EXERCISE DESCRIPTION:
Gather every line below where "part" appears.

MATERIAL PROVIDED:

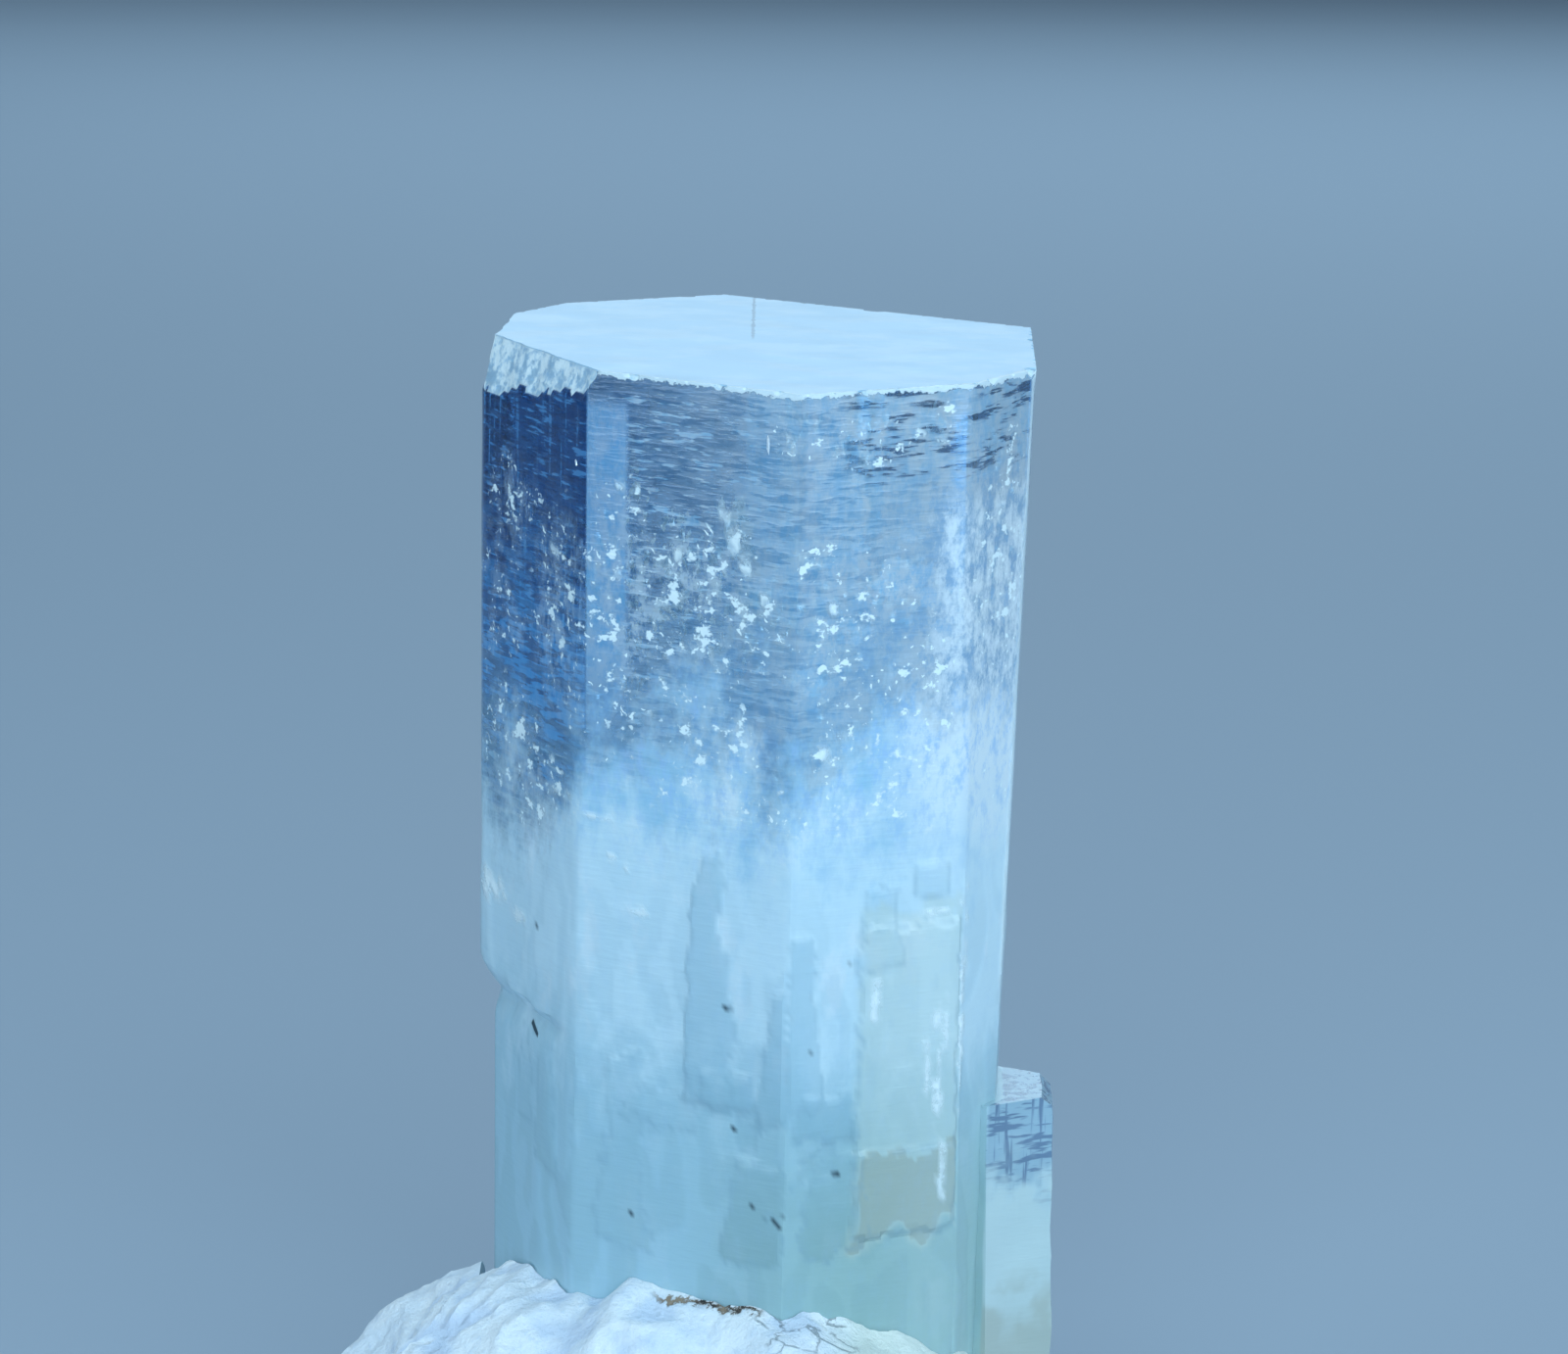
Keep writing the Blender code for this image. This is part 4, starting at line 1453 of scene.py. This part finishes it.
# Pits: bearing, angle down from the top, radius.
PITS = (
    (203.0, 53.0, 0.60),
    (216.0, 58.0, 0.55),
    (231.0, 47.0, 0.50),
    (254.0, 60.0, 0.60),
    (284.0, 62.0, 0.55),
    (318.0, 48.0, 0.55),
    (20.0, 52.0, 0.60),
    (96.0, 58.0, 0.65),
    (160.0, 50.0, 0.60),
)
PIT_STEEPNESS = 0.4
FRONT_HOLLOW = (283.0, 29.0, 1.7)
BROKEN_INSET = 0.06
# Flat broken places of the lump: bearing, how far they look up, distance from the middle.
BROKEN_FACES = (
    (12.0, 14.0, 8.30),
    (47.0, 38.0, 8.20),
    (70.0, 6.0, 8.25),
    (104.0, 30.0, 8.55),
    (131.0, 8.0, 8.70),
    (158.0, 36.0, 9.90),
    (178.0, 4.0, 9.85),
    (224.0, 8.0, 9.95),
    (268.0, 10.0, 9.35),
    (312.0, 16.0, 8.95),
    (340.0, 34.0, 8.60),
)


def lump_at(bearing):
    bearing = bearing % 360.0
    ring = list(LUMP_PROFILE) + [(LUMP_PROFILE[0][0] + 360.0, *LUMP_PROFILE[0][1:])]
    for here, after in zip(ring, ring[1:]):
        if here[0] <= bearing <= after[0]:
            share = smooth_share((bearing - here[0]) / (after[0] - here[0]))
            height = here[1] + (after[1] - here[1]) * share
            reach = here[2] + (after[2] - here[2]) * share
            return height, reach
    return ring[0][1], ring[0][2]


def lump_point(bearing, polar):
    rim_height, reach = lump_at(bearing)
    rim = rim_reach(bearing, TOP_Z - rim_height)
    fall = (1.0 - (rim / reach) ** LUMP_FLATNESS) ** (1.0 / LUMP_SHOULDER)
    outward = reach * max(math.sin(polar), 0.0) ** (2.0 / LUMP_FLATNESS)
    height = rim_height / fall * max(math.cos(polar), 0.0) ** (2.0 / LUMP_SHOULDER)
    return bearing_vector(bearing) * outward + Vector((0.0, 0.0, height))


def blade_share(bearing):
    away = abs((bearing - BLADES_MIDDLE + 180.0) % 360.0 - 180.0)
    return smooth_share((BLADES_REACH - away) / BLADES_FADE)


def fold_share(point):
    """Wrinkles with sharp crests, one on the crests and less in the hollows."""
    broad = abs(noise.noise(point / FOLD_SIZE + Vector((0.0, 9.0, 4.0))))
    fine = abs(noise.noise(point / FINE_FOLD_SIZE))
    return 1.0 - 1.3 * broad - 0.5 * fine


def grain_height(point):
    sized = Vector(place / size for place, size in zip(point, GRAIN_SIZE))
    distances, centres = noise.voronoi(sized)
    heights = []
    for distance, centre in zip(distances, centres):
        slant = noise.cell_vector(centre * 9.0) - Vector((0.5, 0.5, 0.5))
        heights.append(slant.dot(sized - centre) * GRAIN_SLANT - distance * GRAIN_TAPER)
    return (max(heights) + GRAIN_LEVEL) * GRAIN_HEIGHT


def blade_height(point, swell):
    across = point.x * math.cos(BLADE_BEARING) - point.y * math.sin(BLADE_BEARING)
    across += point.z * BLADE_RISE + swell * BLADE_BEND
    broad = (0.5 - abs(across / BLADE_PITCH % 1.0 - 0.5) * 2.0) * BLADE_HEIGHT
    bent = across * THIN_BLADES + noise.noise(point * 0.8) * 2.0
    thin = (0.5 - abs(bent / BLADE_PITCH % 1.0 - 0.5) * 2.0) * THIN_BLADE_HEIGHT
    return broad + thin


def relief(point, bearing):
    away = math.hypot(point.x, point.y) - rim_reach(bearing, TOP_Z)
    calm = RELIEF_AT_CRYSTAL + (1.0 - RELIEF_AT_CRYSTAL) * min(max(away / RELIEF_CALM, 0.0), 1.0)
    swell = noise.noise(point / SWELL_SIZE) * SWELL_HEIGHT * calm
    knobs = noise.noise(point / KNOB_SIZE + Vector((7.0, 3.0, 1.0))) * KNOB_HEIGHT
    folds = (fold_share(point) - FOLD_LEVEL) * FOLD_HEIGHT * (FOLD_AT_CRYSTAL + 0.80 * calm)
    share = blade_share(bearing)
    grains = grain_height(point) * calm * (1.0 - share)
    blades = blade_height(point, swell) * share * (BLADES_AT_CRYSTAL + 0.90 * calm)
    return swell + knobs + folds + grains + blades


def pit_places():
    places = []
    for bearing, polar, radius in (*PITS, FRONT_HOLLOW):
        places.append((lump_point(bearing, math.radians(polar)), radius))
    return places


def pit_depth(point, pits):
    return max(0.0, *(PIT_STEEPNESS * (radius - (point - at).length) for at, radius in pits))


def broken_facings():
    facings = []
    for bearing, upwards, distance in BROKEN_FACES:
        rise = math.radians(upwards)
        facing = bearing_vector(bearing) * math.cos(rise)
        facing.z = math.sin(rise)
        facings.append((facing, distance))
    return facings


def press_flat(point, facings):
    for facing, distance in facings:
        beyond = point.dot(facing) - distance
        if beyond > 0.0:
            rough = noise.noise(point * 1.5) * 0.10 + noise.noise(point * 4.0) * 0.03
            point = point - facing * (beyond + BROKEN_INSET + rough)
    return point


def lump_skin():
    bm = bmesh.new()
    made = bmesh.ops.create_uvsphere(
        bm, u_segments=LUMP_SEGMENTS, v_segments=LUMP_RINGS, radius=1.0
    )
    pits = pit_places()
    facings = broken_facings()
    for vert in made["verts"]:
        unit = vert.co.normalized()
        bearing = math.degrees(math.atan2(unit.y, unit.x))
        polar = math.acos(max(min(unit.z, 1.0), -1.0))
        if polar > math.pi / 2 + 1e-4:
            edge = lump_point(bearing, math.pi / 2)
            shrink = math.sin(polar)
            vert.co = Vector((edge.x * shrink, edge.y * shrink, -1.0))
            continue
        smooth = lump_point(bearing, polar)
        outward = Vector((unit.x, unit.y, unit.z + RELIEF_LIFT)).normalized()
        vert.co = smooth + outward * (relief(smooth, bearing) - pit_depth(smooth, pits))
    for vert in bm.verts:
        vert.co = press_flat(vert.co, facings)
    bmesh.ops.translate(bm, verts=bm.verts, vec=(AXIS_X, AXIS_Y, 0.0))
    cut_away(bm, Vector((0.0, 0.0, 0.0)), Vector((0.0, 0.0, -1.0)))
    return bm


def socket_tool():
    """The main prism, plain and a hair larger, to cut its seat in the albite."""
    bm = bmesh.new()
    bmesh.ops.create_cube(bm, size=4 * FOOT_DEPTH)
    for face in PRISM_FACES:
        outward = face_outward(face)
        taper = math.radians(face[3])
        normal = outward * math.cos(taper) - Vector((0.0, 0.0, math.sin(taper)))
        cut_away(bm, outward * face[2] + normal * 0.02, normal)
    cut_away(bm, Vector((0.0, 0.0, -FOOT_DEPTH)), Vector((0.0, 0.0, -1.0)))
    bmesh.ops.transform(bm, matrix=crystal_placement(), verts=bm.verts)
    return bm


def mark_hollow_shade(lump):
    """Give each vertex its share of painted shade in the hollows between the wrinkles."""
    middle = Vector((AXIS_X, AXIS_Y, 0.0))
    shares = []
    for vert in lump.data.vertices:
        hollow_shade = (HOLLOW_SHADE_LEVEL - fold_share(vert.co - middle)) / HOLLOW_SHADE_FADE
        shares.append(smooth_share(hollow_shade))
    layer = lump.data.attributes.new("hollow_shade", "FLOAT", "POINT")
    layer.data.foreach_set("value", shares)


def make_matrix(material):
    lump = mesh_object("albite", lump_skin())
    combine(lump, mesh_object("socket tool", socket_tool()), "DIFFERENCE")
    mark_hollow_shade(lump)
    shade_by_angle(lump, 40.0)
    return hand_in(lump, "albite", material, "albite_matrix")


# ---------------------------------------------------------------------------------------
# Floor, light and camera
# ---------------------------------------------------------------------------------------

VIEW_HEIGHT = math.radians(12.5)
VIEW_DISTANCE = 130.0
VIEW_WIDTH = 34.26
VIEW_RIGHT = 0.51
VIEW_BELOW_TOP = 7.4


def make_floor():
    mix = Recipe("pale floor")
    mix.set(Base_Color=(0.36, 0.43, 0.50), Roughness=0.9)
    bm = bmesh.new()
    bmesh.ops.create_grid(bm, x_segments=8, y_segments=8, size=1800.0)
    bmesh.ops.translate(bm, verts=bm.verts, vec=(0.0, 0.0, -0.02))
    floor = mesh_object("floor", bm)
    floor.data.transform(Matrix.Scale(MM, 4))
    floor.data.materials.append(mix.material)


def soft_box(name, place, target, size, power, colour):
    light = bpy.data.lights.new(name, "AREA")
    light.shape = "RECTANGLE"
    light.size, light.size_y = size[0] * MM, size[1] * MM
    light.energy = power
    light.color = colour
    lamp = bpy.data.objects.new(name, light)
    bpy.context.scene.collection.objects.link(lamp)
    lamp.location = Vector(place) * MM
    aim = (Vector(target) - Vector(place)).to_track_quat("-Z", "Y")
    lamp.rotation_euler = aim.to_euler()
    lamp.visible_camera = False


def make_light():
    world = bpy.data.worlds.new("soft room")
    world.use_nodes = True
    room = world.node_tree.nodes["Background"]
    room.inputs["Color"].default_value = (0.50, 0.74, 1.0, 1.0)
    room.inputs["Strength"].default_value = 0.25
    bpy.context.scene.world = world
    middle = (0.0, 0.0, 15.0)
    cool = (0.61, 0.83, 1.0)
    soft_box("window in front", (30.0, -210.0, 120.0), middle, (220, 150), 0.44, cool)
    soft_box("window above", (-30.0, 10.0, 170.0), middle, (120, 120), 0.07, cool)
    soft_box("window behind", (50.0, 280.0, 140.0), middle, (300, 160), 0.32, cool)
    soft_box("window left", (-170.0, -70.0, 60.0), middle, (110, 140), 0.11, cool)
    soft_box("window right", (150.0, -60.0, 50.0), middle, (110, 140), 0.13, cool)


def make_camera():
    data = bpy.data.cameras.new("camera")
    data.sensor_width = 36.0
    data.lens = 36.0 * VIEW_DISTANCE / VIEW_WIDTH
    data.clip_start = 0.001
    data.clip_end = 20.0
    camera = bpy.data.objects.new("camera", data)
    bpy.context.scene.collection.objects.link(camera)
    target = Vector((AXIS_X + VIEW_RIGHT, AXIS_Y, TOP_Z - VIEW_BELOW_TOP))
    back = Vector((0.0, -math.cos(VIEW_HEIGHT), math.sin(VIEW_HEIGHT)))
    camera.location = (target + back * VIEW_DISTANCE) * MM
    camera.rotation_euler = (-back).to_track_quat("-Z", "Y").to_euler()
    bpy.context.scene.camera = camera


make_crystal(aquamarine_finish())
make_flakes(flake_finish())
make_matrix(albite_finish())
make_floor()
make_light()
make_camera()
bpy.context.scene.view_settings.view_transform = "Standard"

* * *

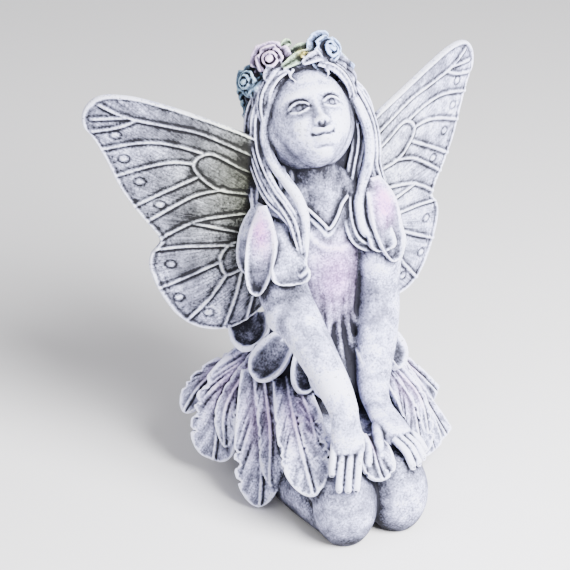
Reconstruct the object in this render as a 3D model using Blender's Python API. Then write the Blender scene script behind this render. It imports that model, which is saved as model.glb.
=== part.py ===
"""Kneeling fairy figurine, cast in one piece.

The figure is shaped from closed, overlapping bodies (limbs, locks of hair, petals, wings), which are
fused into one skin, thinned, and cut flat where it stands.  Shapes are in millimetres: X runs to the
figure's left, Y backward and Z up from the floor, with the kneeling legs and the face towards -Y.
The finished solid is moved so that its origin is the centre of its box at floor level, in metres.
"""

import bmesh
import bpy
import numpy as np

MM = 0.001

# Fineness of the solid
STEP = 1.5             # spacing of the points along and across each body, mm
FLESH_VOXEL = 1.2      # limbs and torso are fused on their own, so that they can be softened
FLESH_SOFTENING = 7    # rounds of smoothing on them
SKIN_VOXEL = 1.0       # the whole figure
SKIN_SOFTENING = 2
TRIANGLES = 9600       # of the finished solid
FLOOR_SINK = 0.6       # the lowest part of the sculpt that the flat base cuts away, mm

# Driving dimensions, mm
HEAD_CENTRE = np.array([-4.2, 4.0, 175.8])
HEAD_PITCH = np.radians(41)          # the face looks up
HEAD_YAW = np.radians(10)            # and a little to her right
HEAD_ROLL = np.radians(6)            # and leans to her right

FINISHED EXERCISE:
Keep writing the Blender code for this image. This is part 4, starting at line 1453 of scene.py. This part finishes it.
=== part.py ===
FLOOR_SINK = 0.6       # the lowest part of the sculpt that the flat base cuts away, mm